Every where you promote the show online, add a link that takes them to your website. Create a special landing page for the show where you include your YouTube commercial, other (great) live footage videos, extra details about the show and any other goodies you can think of. Also include some type of email capture mechanism. You can say something like, “Let us know you’re coming, and we’ll send you a FREE GIFT.” Have them give you their e-mail address. That way even if they don’t come, you at least have their e-mail address for your list. Having a special landing page is important because it gives you control over the information you share, you have the ability to capture names and e-mails, plus (with google analytics) it can give you insights to how well your marketing efforts are doing.
16. Bonus: Invite Meet-up Groups
What are your interests? Have you written songs about them? Find out if there are meet-up groups who also have the same interests. Meet-up.com has thousands of groups featuring meet-ups with every interest known to man. Use the search feature on their website to search for groups with a specific topic. In tip #8, I mentioned this in brief but I really want to expound on utilizing Meet-up.com as a promotional resource. I personally use this as a way to promote my shows and it works very well. It helps if you can find a common ground with the group and pitch your event with a special invitation to each specific group.
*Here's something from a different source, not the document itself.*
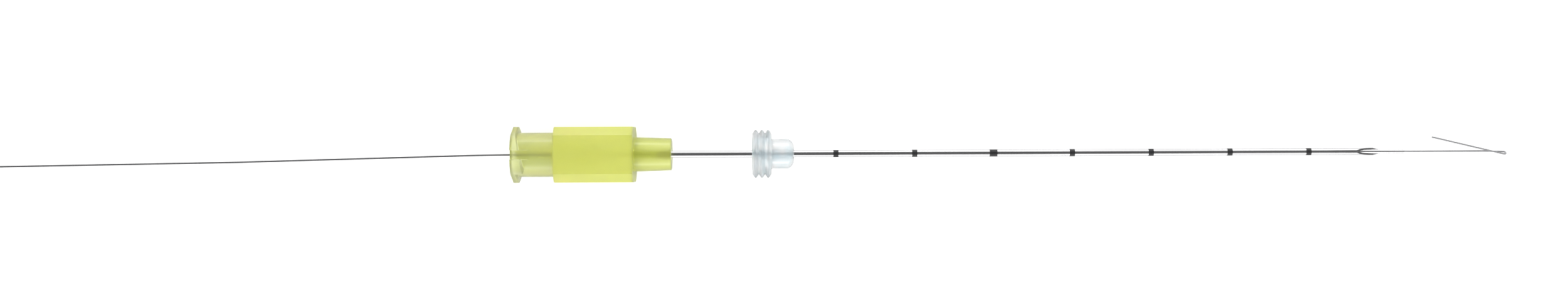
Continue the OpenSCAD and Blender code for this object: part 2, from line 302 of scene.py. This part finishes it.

The best part about promoting a show is that the promotion activities you do are great advertising and exposure for future ventures. The people who who see your posters, get your mailings or see your YouTube commercials may not all come to your show, but you have touched them all with your brand and message. The next time they see your marketing, they will recognize your name. That’s how marketing works, it’s all in the repetition. That’s why we see the same commercial over and over again. Repetition.
I have utilized a variation of every last one of these ideas as part of my marketing mix when promoting shows and it works. If you haven’t tried some of these yet, give it a try when you promote your next show and see how it works.